Selon un rapport publié en mai dernier par l’organisation israélienne de défense des droits de l’homme Yesh Din, « les chances qu’une plainte déposée par un Palestinien auprès de la police israélienne entraîne une enquête effective, la localisation d’un suspect, des poursuites et une condamnation finale sont de seulement 1,9 % ».
« Sans application de la loi, il ne peut y avoir de dissuasion, a ajouté Yesh Din. L’État envoie ainsi un message aux délinquants, leur indiquant qu’il ne prend pas leurs actes au sérieux, et peut-être même que mettre fin à ces actes ne l’intéresse pas. »
Les mesures juridiques visant à lutter contre la violence des colons n’iront pas bien loin ; le seul moyen d’y mettre un terme est qu’Israël abolisse son projet colonial. Aucun des gouvernements d’Israël n’a souhaité envisager cela, notamment parce qu’il n’a pas subi la pression devant nécessairement être exercée par ses alliés et par la communauté internationale dans son ensemble, lesquels ne font que prononcer des mots dénués de sens, sans mesures punitives.

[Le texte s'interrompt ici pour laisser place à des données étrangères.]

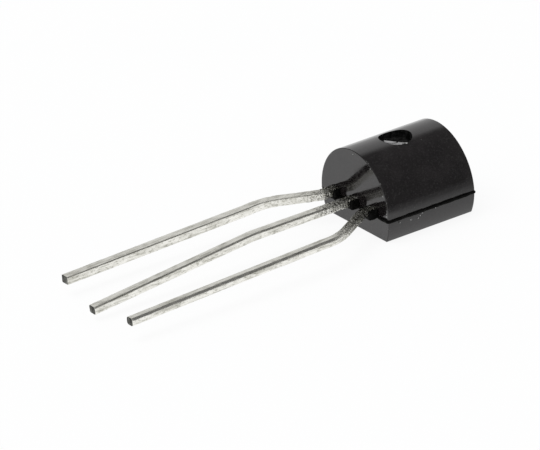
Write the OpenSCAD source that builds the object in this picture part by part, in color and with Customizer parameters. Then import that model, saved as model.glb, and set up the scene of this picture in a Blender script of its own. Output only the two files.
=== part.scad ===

C’est pourquoi les efforts populaires, à l’instar du mouvement Boycott, désinvestissement et sanctions (BDS), qui est de plus en plus efficace, doivent être davantage soutenus et galvanisés pour qu’une pression soit exercée afin de mettre fin à l’impunité d’Israël, à la complicité de ses alliés et à l’inaction de la communauté internationale.